Brodsky, quien fue expulsado de la Unión Soviética en 1972 y se refugió por el resto de su vida en Nueva York, utiliza esas palabras para recordar a Osip Mandelstam. Tras escribir una serie de poemas contra Stalin, Mandelstam fue enviado a un campo de concentración donde murió tiempo después. Como Ajmatova, intentó remediar su condición escribiendo una oda a Stalin cuyos resultados distan de ser elegíacos y, más bien, ubican a Mandelstam en una línea de peligrosa ambigüedad. En uno de ellos escribe: “Sus ojos poderosos son decididamente buenos, / sus cejas espesas iluminan a alguien de cerca. / Y yo quisiera mostrar con una flecha / la dureza de la garganta del padre de habla obstinada”. Para Mandelstam, Stalin resistiría ante una flecha que buscara atravesar su garganta. Prueba su inmortalidad con métodos mortales. Lo idolatra y lo crucifica.

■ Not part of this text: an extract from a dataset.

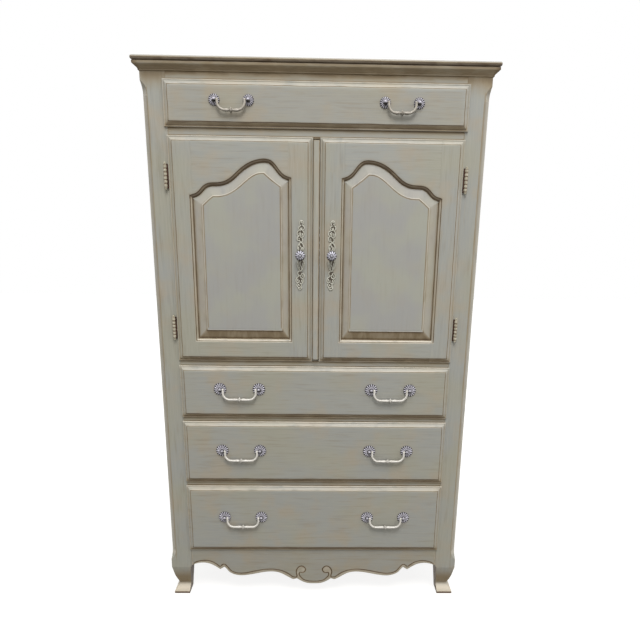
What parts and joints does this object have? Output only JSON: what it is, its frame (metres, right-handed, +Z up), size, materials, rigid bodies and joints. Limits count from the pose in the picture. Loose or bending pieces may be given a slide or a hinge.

Mandelstam era incapaz de negar su naturaleza, su impulso lírico, su visión, tanto como Di Benedetto y Ajmatova fueron incapaces de rendirse ante las intenciones de la tiranía de aplastarlos por completo. Su terca ingenuidad —que tenía cierto carácter primitivo, como el olfato cazador de un jaguar, y por eso era indomeñable— era el origen de sus tribulaciones: no comprendían —o evitaban comprender— que, como apunta Brodsky, “una canción es una forma de desobediencia política y el son de la misma proyecta dudas sobre más gente que un sistema político concreto, porque pone en entredicho todo el orden existencial”. O si lo comprendían, en todo caso, su acto de valentía no era más que un movimiento esperado. Al parecer, la salvación de su cuerpo era una recompensa insuficiente ante el sacrificio que significaba la rendición absoluta de su espíritu.